Spéculations/Propos de villégiature

SpéculationsFasquelle éd. (p. 262-264).

PROPOS DE VILLÉGIATURE

En ces temps où, ayant laissé courir le Grand Prix, le Parisien, tant de Paris que de province, ne rêve plus que plaisirs champêtres et d’ouïr le gazouillis de l’oisillon ; en ces temps donc, nous ne conseillerons de meilleur guide au villégiateur que ces maîtres du genre, le Robinson Crusoé, celui des Demoiselles, et surtout le Robinson suisse.

Ce dernier surtout, de qui les aventures authentiques sont confirmées par ceci : de nombreux rejetons de sa vertueuse famille existent encore, à l’état insulaire, dans des églises, où des hallebardes, rapportées du vaisseau naufragé, leur servent à se défendre des animaux féroces.

Ces gens, tel Crusoé, vivent solitaires ; d’où l’expression : faire suisse.

Qu’on n’attende pas de nous des facéties usées sur l’Amiral : on sait bien qu’il n’y eut jamais d’amiral suisse ; ce peuple ne brigua point de vains honneurs ; n’empêche qu’il fut fécond en hardis matelots.

Car, pour qui sait lire, il est évident que le Robinson suisse n’aurait point été s’échouer au delà des mers, sur une côte déserte s’il n’eût été navigateur enragé.

Les indigènes d’un État où il n’y a point de mer doivent, plus que tous autres, céder à la frénésie de courir les Océans, en vertu de la constatation célèbre : Nul n’est prophète en son pays.

On trouvera, disons-nous, dans les relations des voyages de ce vaillant marin, de précieux exemples d’occupations propres à charmer une villégiature, ne fût-elle que dans la banlieue de Paris.

Pour ne citer qu’un de ces sports champêtres et nautiques, la pêche à la ligne, rassurons — celle-ci demeurant interdite jusqu’au dimanche qui suit le quinze juin — quelques consciences troublées.

Vous pouvez parfaitement bien, en ces temps interdits, immerger dans l’eau une ligne.
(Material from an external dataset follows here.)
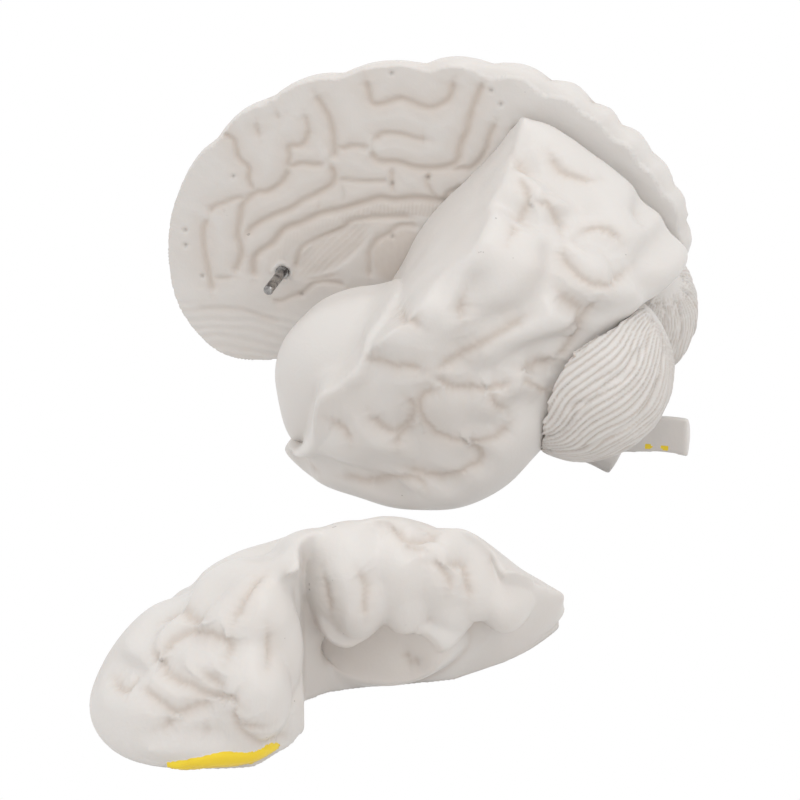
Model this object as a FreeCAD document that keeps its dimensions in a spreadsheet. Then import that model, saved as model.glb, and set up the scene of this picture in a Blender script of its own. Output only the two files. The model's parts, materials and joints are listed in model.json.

Choisissez vos amorces et appâts non selon le poisson visé, mais selon votre caprice personnel ; car, tout ce mois, tous procédés de pêche sont bons.

Jetez votre ligne, donc, et patientez.

En peu d’instants vous verrez poindre « le gendarme ». Ils vont généralement deux par deux et vous risquez un superbe coup double.

Rejetez votre ligne et patientez toujours.

En ces temps interdits, mais poissonneux, en peu d’instants vous aurez groupé autour de votre panier de pêche une multitude de gendarmes, gardes-pêche, gardes champêtres, etc., qui flattent l’œil par la diversité de leurs uniformes, car l’uniforme est toujours divers.

Rejetez les petits à l’eau pour la reproduction et le frai, et rapportez le reste à votre famille.

Mais voilà : tout le monde n’aime pas la friture de gendarmes.